Parla di attacco deliberato la Polonia: 19 droni russi ne hanno violato lo spazio aereo, fra la notte e l’alba scorse. E, per la prima volta, velivoli russi sono stati abbattuti nei cieli di un Paese della Nato, se si esclude il precedente turco-russo, durante la guerra civile siriana. «È un evento che cambia il dato politico», a dire del premier polacco, Donald Tusk: «Non siamo in guerra, ma questa provocazione è di gran lunga superiore alle precedenti».

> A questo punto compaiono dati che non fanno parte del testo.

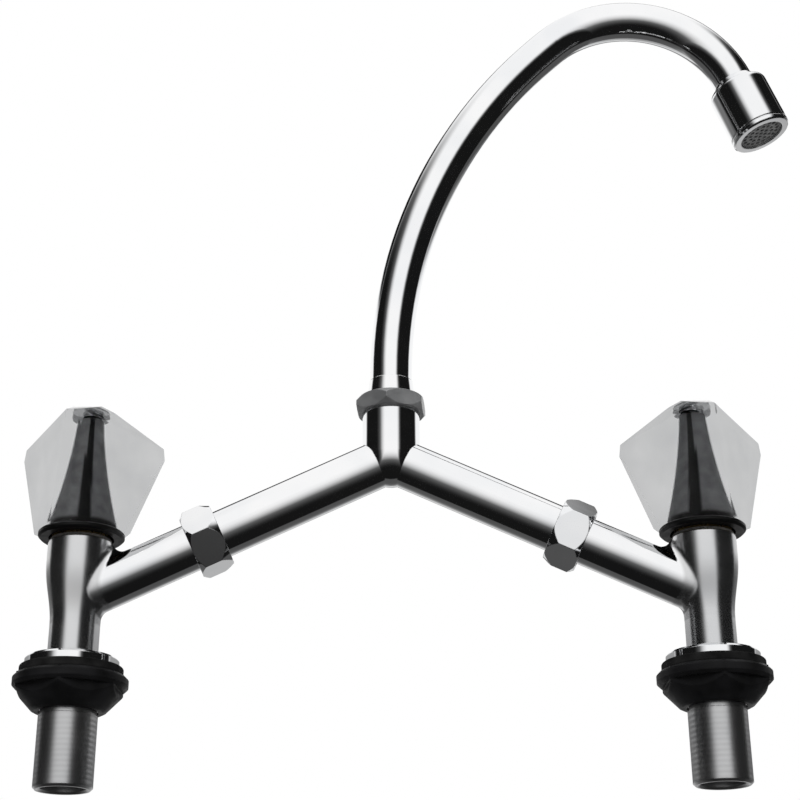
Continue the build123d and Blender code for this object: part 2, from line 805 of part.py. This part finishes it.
def spout_ferrule(name):
    """Turned foot of the spout: grooved journal, shoulder and tapered sleeve."""
    edge = 0.5
    profile = [
        (FERRULE_BORE_R, FERRULE_BOTTOM_Z),
        (FERRULE_R - edge, FERRULE_BOTTOM_Z),
        (FERRULE_R, FERRULE_BOTTOM_Z + edge),
    ]
    for groove in FERRULE_GROOVES:
        profile += [
            (FERRULE_R, groove),
            (FERRULE_GROOVE_R, groove),
            (FERRULE_GROOVE_R, groove + FERRULE_GROOVE_WIDTH),
            (FERRULE_R, groove + FERRULE_GROOVE_WIDTH),
        ]
    profile += [
        (FERRULE_R, COUNTERBORE_FLOOR_Z + MOVING_GAP),
        (COUNTERBORE_R - MOVING_GAP, COUNTERBORE_FLOOR_Z + MOVING_GAP),
        (COUNTERBORE_R - MOVING_GAP, SHOULDER_TOP_Z),
        (SLEEVE_R, SHOULDER_TOP_Z),
        (SLEEVE_R, SPOUT_NUT_TOP_Z + 1.5),
        (TUBE_R + 0.3, SLEEVE_TOP_Z),
        (TUBE_R, SLEEVE_TOP_Z),
        (TUBE_R, TUBE_FOOT_Z),
        (FERRULE_BORE_R, TUBE_FOOT_Z),
    ]
    with BuildPart() as ferrule:
        revolve(turned_face(SPOUT_AXIS, profile), axis=SPOUT_AXIS)
    write(ferrule, name)


def spout_o_rings(name):
    """Two rubber O-rings that seal the spout in its socket."""
    section = 0.72
    with BuildPart() as rings:
        for groove in FERRULE_GROOVES:
            with BuildSketch(Plane.XZ):
                with Locations(
                    (FERRULE_GROOVE_R + section + 0.01, groove + FERRULE_GROOVE_WIDTH / 2)
                ):
                    Circle(section)
        revolve(axis=SPOUT_AXIS)
    write(rings, name)


def crown_centre():
    """Centre of the upper arc of the swan neck, as (x, z)."""
    lean = radians(NECK_ARC_DEG)
    reach = NECK_ARC_R - (NECK_ARC_R - CROWN_ARC_R) * cos(lean)
    rise = NECK_START_Z + (NECK_ARC_R - CROWN_ARC_R) * sin(lean)
    return reach, rise


def outlet_axis():
    """The axis that the water leaves along, from the end of the upper arc."""
    lean = radians(CROWN_END_DEG)
    x, z = crown_centre()
    end = (x - CROWN_ARC_R * cos(lean), 0, z + CROWN_ARC_R * sin(lean))
    return Axis(end, (sin(lean), 0, cos(lean)))


def spout_tube(name):
    """Swan neck: a straight foot, a long gentle arc, a tight crown and a short outlet."""
    outlet = outlet_axis()
    crown_x, crown_z = crown_centre()
    with BuildPart() as neck:
        with BuildLine(Plane.XZ):
            foot = Line((0, TUBE_FOOT_Z), (0, NECK_START_Z))
            rise = RadiusArc(
                foot @ 1,
                (
                    crown_x - CROWN_ARC_R * cos(radians(NECK_ARC_DEG)),
                    crown_z + CROWN_ARC_R * sin(radians(NECK_ARC_DEG)),
                ),
                NECK_ARC_R,
            )
            crown = ThreePointArc(
                rise @ 1,
                (crown_x, crown_z + CROWN_ARC_R),
                (outlet.position.X, outlet.position.Z),
            )
            tip = outlet.position + outlet.direction * TUBE_TAIL
            Line(crown @ 1, (tip.X, tip.Z))
        with BuildSketch(Plane.XY.offset(TUBE_FOOT_Z)):
            Circle(TUBE_R)
            Circle(TUBE_BORE_R, mode=Mode.SUBTRACT)
        sweep()
    write(neck, name)


def outlet_adapter(name):
    """Threaded collar soldered on the spout's end."""
    axis = outlet_axis()
    with BuildPart() as adapter:
        revolve(
            turned_face(
                axis,
                [
                    (TUBE_R, ADAPTER_START),
                    (TUBE_R + 0.4, ADAPTER_START),
                    (ADAPTER_R, HOUSING_START + 0.2),
                    (ADAPTER_R, ADAPTER_END),
                    (TUBE_BORE_R, ADAPTER_END),
                    (TUBE_BORE_R, TUBE_TAIL),
                    (TUBE_R, TUBE_TAIL),
                ],
            ),
            axis=axis,
        )
    write(adapter, name)


def aerator_housing(name):
    """Round cap on the outlet: a rounded shoulder, a plain side and a stepped rim."""
    axis = outlet_axis()
    out = axis.direction
    end = HOUSING_START + HOUSING_LENGTH
    bore = ADAPTER_R + MOVING_GAP
    step = 0.3
    rim = end - HOUSING_RIM
    shoulder = HOUSING_START + 2.6
    with BuildPart() as housing:
        with BuildSketch(
            Plane(origin=axis.position, x_dir=(out.Z, 0, -out.X), z_dir=(0, -1, 0))
        ):
            with BuildLine():
                ThreePointArc(
                    (bore, HOUSING_START),
                    (bore + 1.0, HOUSING_START + 0.7),
                    (HOUSING_R, shoulder),
                )
                Polyline(
                    (HOUSING_R, shoulder),
                    (HOUSING_R, rim - 3 * step),
                    (HOUSING_R - step, rim - 2 * step),
                    (HOUSING_R - step, rim - step),
                    (HOUSING_R, rim),
                    (HOUSING_R, end - 2 * step),
                    (HOUSING_R - 2 * step, end),
                    (OUTLET_R, end),
                    (OUTLET_R, end - HOUSING_LIP),
                    (bore, end - HOUSING_LIP),
                    (bore, HOUSING_START),
                )
            make_face()
        revolve(axis=axis)
    write(housing, name)


def aerator_seal(name):
    """Rubber ring between the adapter and the aerator insert."""
    axis = outlet_axis()
    with BuildPart() as seal:
        end = ADAPTER_END + AERATOR_SEAL_THICK
        revolve(ring_face(axis, TUBE_BORE_R, ADAPTER_R - 0.1, ADAPTER_END, end), axis=axis)
    write(seal, name)


MESH_HOLE_R = 0.85
MESH_PITCH = 2.35


def aerator_insert(name):
    """Moulded cup with a grille of small holes across the outlet."""
    axis = outlet_axis()
    seat = HOUSING_START + HOUSING_LENGTH - HOUSING_LIP
    start = ADAPTER_END + AERATOR_SEAL_THICK
    wall = 1.7
    grille_top = seat - wall
    with BuildPart() as insert:
        revolve(
            turned_face(
                axis,
                [
                    (0, grille_top),
                    (ADAPTER_R - wall, grille_top),
                    (ADAPTER_R - wall, start + wall),
                    (TUBE_BORE_R, start),
                    (ADAPTER_R - 0.1, start),
                    (ADAPTER_R - 0.1, seat),
                    (OUTLET_R - 0.1, seat),
                    (OUTLET_R - 0.1, seat + 0.5),
                    (0, seat + 0.5),
                ],
            ),
            axis=axis,
        )
        with BuildSketch(cross_plane(axis, grille_top)):
            Circle(MESH_HOLE_R)
            for ring in (1, 2, 3):
                with PolarLocations(ring * MESH_PITCH, 6 * ring):
                    Circle(MESH_HOLE_R)
        extrude(amount=2 * wall, mode=Mode.SUBTRACT)
    write(insert, name)


os.makedirs("parts", exist_ok=True)

SIDE_PIECES = (
    pillar_body,
    deck_washer,
    back_nut,
    bonnet_seal,
    bonnet,
    spindle,
    spindle_o_rings,
    spindle_clip,
    valve_carrier,
    tap_washer,
    washer_screw,
    handle_liner,
    handle_knob,
    handle_screw,
    handle_cap,
    union_nut,
    union_seal,
)
CENTRE_PIECES = (
    bridge_yoke,
    spout_nut,
    spout_bearing,
    spout_ferrule,
    spout_o_rings,
    spout_tube,
    outlet_adapter,
    aerator_housing,
    aerator_seal,
    aerator_insert,
)

for word, sign in SIDES.items():
    for make in SIDE_PIECES:
        make(f"{word}_{make.__name__}", sign)

for make in CENTRE_PIECES:
    make(make.__name__)
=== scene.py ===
from math import radians

import bpy
from mathutils import Euler, Matrix, Vector

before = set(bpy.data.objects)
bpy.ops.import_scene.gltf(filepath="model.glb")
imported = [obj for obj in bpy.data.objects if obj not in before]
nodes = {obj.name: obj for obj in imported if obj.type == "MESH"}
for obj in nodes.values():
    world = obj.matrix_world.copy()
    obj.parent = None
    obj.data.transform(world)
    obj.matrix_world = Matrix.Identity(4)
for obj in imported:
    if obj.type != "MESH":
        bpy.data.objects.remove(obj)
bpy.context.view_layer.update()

# The studio. The mixer is photographed from below on plain white: the camera stands in front,
# under the deck plane, and looks up.
CAMERA_PLACE = (0.0092, -0.5550, -0.1341)
CAMERA_PITCH, CAMERA_TURN, CAMERA_ROLL = 23.0, 0.6, -0.33
CAMERA_LENS, CAMERA_SENSOR, CAMERA_NEAR = 72.0, 36.0, 0.01

camera = bpy.data.cameras.new("camera")
camera.lens, camera.sensor_width, camera.clip_start = CAMERA_LENS, CAMERA_SENSOR, CAMERA_NEAR
holder = bpy.data.objects.new("camera", camera)
bpy.context.collection.objects.link(holder)
aim = Euler((radians(90 + CAMERA_PITCH), 0, radians(CAMERA_TURN))).to_matrix().to_4x4()
roll = Matrix.Rotation(radians(CAMERA_ROLL), 4, "Z")
holder.matrix_world = Matrix.Translation(CAMERA_PLACE) @ aim @ roll
bpy.context.scene.camera = holder
bpy.context.scene.view_settings.view_transform = "Standard"

# The room, which chrome shows as bands: white in front, behind and overhead, and dark where a
# card stands at either side, over the ground, in a beam high at the back and on the rear horizon.
# Each pair is the span of a direction's X, Y or Z, from -1 to 1, over which a shade fades.
LEFT_CARD, RIGHT_CARD = (-0.80, -0.34), (0.36, 0.62)
GROUND, REAR_GROUND, REAR_GROUND_SHADE = (-0.80, 0.32), (0.08, 0.32), 0.8
FRONT_END = (0.28, 0.48)
BEAM_FOOT, BEAM_TOP, BEAM_FRONT, BEAM_GAP = (0.50, 0.58), (0.72, 0.84), (0.25, 0.45), (0.03, 0.12)
HORIZON_FOOT, HORIZON_TOP, HORIZON_SHADE = (-0.06, 0.06), (0.20, 0.34), 0.66
ROOM_GREYS = [(0.0, 1.0), (0.35, 0.62), (0.7, 0.12), (1.0, 0.008)]
ROOM_LIGHT = 0.55
WHITE = (1, 1, 1, 1)


def add_node(tree, kind, **settings):
    """Adds a node and sets its fields, or its inputs where a key names one by number."""
    node = tree.nodes.new(kind)
    for key, value in settings.items():
        if key.startswith("input_"):
            node.inputs[int(key[6:])].default_value = value
        else:
            setattr(node, key, value)
    return node


def ramp(tree, source, stops):
    """A colour ramp fed by a socket, from (position, grey or colour) stops."""
    node = tree.nodes.new("ShaderNodeValToRGB")
    while len(node.color_ramp.elements) < len(stops):
        node.color_ramp.elements.new(0.5)
    for element, (place, shade) in zip(node.color_ramp.elements, stops):
        element.position = place
        element.color = (shade, shade, shade, 1) if isinstance(shade, float) else (*shade, 1)
    tree.links.new(source, node.inputs[0])
    return node.outputs[0]


def fade(tree, source, span, start, end):
    """Goes smoothly from one value to another as a socket crosses a span."""
    node = add_node(tree, "ShaderNodeMapRange", interpolation_type="SMOOTHSTEP")
    levels = {"From Min": span[0], "From Max": span[1], "To Min": start, "To Max": end}
    for key, value in levels.items():
        node.inputs[key].default_value = value
    tree.links.new(source, node.inputs["Value"])
    return node.outputs[0]


def combine(tree, operation, one, two):
    """One math node on two sockets."""
    node = add_node(tree, "ShaderNodeMath", operation=operation)
    tree.links.new(one, node.inputs[0])
    tree.links.new(two, node.inputs[1])
    return node.outputs[0]


room = bpy.data.worlds.new("room")
bpy.context.scene.world = room
room.use_nodes = True
tree = room.node_tree
tree.nodes.clear()
toward = add_node(tree, "ShaderNodeTexCoord")
direction = add_node(tree, "ShaderNodeSeparateXYZ")
tree.links.new(toward.outputs["Generated"], direction.inputs[0])
across, along, upward = direction.outputs
aside = add_node(tree, "ShaderNodeMath", operation="ABSOLUTE")
tree.links.new(across, aside.inputs[0])

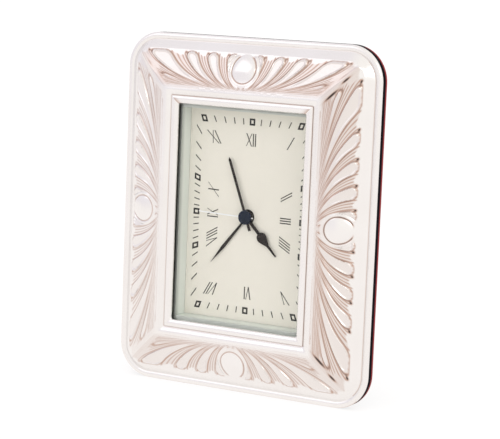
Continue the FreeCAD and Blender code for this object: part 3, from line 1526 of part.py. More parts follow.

Difficile prevedere le conseguenze, ma la stessa Varsavia ha lanciato un segnale di moderazione, evocando misure consultive con gli alleati della Nato, previste dall’articolo 4 interalleato in caso di minaccia a uno dei membri. «Ci aspettiamo un sostegno più netto», dichiara Tusk.
Le incursioni in Polonia sono avvenute simultaneamente a un attacco contro l’Ucraina occidentale, con missili e droni, in un contesto in cui gioca un ruolo preponderante la sfida per il dominio dello spettro elettromagnetico, combattuta sulla sincronia tempestiva dei segnali da disturbare, più o meno selettivi, a volte di sbarramento dell’intera gamma di frequenze regolabile. Un campo in cui gli ucraini hanno capacità da vendere: non è da escludere che i loro sistemi abbiano mandato fuori rotta i droni russi, sebbene polacchi e tedeschi dichiarino che i velivoli fossero diretti senza equivoci in Polonia, Paese che nella base sudorientale di Rzeszow ospita il principale snodo logistico degli aiuti militari internazionali per Kiev.

Il ministero della Difesa russa smentisce intenzionalità di attacco, sebbene i suoi droni possano esser visti come un test per valutare l’abilità della difesa aerea integrata nemica, per saggiarne i tempi di risposta e raccogliere dati sulle capacità dei sistemi di contrasto, rivelatisi sinergici, politi e tempestivi, innervati da sensori poliformi e armi anti-aeree.
In passato, piattaforme russe sono penetrate più volte nei cieli dell’Alleanza Atlantica: alcuni aerei spia, a volte elicotteri, altre volte jet, che non comunicano i piani di volo, spegnendo i trasponder e silenziando i contatti radar.
È sempre avvenuto, fin dal tempo della guerra fredda, ed il confronto è ripreso soprattutto dal tempo del colpo di mano russo in Crimea nel 2014 e della maggior presenza occidentale a ridosso della Russia. Il rischio di incidenti non è nullo. Sul mar Nero è già successo a un drone statunitense, senza conseguenze.
 

Oggi i jet alleati presidiano il fianco orientale della Nato con missioni di polizia aerea: dall’Islanda, strategica per il corridoio fra la Groenlandia e il Regno Unito, fino ai Balcani, passando per i Baltici, la Polonia, la Romania e l’Ungheria, dimostrando solidità di garanzie, cogenza ed effettività di risposta, di fronte a minacce non soverchianti, con mezzi non sempre economici. La provocazione è reciproca perché gli aerei radar e i sensori occidentali volano spesso a ridosso dell’Ucraina; la aiutano nella raccolta d’intelligence, rivelandosi provvidenziali.
Si interessano del mar Nero, delle marche di frontiera circostanti, del nord Europa, del Baltico e dell’Artico. Sono voli che permettono di anticipare offensive in itinere e compilare l’ordine di battaglia avverso, radiografando un nemico revanscista, guardingo, ostile a un’Alleanza Atlantica che preme ai confini e che con i suoi sistemi di comando e controllo sta disegnando un ordito integrato ed interoperabile di supporto alla pianificazione, all’esecuzione, alla sorveglianza aerea e alle operazioni tattiche dalla Turchia fino all’Artico: una capacità di combattimento integrata, sebbene nessuno abbia in animo di attaccare la Federazione russa. Sono misure preventive, utili in momenti difficili, in cui permangono incognite sulle capacità di contrastare attacchi aero-missilistici massicci.